Cleavage of the severe respiratory syndrome coronavirus‐2 (SARS‐CoV‐2) spike protein has been demonstrated to contribute to viral‐cell fusion and syncytia formation. Studies have shown that variants ...of concern (VOC) and variants of interest (VOI) show differing membrane fusion capacity. Mutations near cleavage motifs, such as the S1/S2 and S2' sites, may alter interactions with host proteases and, thus, the potential for fusion. The biochemical basis for the differences in interactions with host proteases for the VOC/VOI spike proteins has not yet been explored. Using sequence and structure‐based bioinformatics, mutations near the VOC/VOI spike protein cleavage sites were inspected for their structural effects.

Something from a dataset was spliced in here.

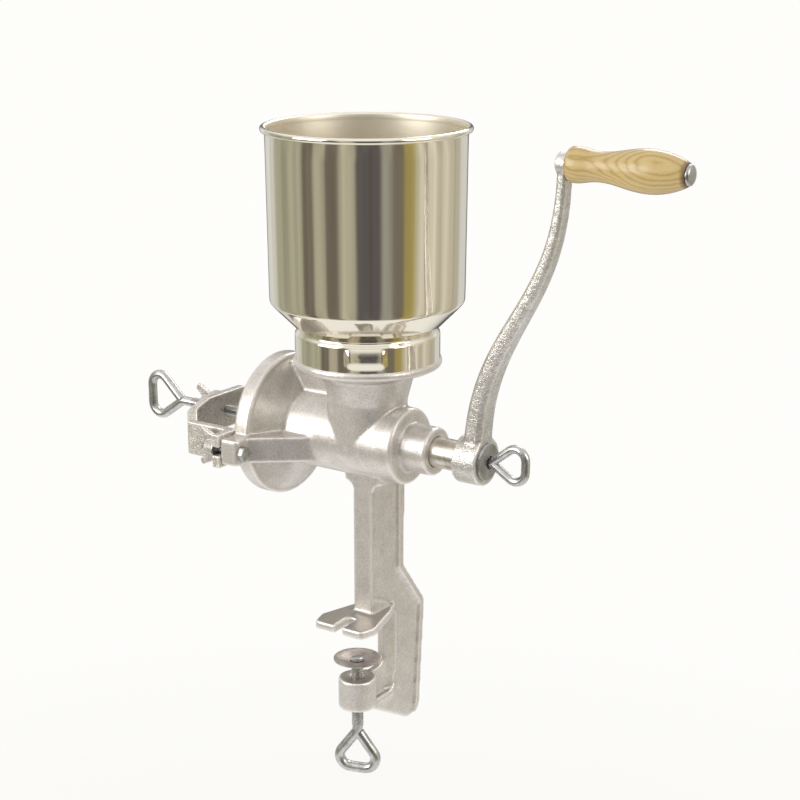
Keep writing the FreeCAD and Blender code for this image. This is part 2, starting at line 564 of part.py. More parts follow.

All mutations found at the S1/S2 sites were predicted to increase affinity to the furin protease but not TMPRSS2. Mutations at the spike residue P681 in several strains, such P681R in the Delta strain, resulted in the disruption of a proline‐directed kinase phosphorylation motif at the S1/S2 site, which may lessen the impact of phosphorylation for these variants. However, the unique N679K mutation in the Omicron strain was found to increase the propensity for O‐linked glycosylation at the S1/S2 cleavage site, which may prevent recognition by proteases. Such glycosylation in the Omicron strain may hinder entry at the cell surface and, thus, decrease syncytia formation and induce cell entry through the endocytic pathway as has been shown in previous studies. Further experimental work is needed to confirm the effect of mutations and posttranslational modifications on SARS‐CoV‐2 spike protein cleavage sites.